B.G. Simpson Sr. Family Limited Partnership owns the site at 546 S. Cherry Road. It was an elementary school until being shuttered in the desegregation era. Baxter Simpson took ownership in the early 1980s, renovated it and starting leasing space.
In three decades, the site has been home to churches, daycares, businesses, medical offices, a business college and other tenants. Current tenants include Renew Our Community, Emporium and Carolina Community Actions. All will remain at that site.
Others at that site are Rock Hill Community Theatre, House of Joy Childcare Center and a medical tenant. They will move.
Simpson said he’s working to help long-time tenants find new space. The building wasn’t for sale. Then Simpson and his father met with Pathways.
“We left that meeting, he and I, feeling that we were morally obligated to make this property available to this group,” Simpson said.
The site is surrounded on two sides by a cemetery, and by government offices on another. There are homes and businesses adjacent.

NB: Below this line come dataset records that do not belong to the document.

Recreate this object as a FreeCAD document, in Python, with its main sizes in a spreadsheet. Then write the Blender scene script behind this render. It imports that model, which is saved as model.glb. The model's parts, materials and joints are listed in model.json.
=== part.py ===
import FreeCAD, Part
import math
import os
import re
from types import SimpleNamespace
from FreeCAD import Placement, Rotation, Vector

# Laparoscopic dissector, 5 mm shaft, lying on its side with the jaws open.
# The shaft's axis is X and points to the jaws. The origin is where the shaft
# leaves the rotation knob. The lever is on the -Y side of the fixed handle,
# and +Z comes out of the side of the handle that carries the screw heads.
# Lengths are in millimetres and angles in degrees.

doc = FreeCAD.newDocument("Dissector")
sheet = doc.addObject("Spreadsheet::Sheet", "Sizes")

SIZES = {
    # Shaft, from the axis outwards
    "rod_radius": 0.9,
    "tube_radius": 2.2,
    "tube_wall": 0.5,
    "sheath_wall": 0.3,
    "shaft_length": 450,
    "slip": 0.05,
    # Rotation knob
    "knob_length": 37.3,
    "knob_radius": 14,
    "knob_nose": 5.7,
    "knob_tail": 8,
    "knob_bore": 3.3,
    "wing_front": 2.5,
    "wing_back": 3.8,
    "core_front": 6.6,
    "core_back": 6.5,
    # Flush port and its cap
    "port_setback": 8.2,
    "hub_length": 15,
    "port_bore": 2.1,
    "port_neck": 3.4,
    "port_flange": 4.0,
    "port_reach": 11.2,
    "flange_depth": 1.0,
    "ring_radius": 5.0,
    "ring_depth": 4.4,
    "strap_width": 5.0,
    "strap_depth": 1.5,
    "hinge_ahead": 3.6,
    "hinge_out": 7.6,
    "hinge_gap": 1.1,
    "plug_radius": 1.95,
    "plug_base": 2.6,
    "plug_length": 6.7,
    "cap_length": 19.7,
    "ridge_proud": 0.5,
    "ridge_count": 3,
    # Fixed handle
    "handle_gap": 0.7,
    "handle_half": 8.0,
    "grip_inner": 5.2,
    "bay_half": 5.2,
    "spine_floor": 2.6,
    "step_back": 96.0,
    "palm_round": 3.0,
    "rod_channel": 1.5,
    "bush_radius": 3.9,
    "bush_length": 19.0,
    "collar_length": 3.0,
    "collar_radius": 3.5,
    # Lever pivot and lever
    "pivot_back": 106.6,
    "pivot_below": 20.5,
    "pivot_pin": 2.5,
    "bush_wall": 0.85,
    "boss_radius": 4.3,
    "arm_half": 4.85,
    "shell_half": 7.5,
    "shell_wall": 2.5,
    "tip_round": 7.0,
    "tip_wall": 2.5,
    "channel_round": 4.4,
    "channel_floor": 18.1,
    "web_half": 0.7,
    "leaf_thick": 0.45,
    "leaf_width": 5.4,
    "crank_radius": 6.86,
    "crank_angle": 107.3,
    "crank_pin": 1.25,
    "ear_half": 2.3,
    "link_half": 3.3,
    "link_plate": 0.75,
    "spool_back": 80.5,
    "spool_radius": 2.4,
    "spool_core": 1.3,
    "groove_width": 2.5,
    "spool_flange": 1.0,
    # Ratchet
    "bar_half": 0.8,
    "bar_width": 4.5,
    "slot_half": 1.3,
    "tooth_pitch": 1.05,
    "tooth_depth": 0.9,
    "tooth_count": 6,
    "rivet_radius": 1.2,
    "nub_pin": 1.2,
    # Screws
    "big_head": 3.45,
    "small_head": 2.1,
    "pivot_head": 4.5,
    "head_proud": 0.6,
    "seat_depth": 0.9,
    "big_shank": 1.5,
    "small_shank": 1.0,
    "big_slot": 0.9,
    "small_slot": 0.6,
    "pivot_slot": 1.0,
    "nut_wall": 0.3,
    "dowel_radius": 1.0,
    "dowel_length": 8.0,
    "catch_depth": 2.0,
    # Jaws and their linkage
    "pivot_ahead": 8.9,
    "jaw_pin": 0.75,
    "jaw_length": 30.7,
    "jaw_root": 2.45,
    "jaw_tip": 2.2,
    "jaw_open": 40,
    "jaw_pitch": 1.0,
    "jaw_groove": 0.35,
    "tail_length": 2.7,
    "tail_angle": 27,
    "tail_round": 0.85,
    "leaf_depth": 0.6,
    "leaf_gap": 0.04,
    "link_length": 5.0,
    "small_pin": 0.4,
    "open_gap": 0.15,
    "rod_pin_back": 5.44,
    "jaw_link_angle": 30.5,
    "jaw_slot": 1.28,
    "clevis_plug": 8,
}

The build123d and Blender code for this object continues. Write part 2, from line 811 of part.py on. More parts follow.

The city approval for The Haven came with conditions. It has restrictions on its hours and a 40-bed limit. The only access comes from Cherry Road. The property must be fenced.
A security guard has to on site at all times. Residents in adjacent neighborhoods must have the cell number for that guard. A community meeting is required to discuss security, fencing, lighting and other issues.
While other tenants will have to meet building code requirements, The Haven because its a group home is the only one needing a special approval from the city.
“There isn’t another decision by a public body that needs to be made,” said Katie Quinn, city spokesperson.
Pathways should close on the property by mid- to late summer. New tenants could begin moving in early next year.
Price said there are more than 40 area agencies offerings services to homeless or needy people. Eight or so will be at the new site, while others will have office space either for satellite work or to meet clients they then could take back to their main locations.
Some groups offer a hot meal. Some offer job training. Some offer educational resources.
“What we’re trying to do is coordinate their efforts,” he said.
Idea had to wait
Rock Hill leaders knew homelessness was an issue a decade ago. They formed a group to study options. Recession hit, Price said, and the idea had to wait. Last fall he was approached. Some remaining study group members and churches were looking to resurrect the plan.
Pathways is an independent organization, funded by local churches, groups and individuals. It could be three to six months before Pathways, which will own the new site pending the sale, knows which service organizations will locate there.
“We’re not sure how it will work,” Price said. “It’s the first time it’s been done in Rock Hill.”
A lack of details is nothing new, but Price doesn’t expect it to derail plans.
“God has just led us right along,” he said. “Everything has fallen into place.”
Simpson said he believes there’s a reason the deal is happening.
“Ultimately it’ll be something we’ll all be proud of, proud to have in our community,” he said. “We’re helping people.”
For Gill, what started just a year ago as a concept already has “kind of morphed into a legitimate goal.”
That will allow him to better meet the one his group had all along.
“That’s the end result, taking care of these people that we have in our community,” Gill said.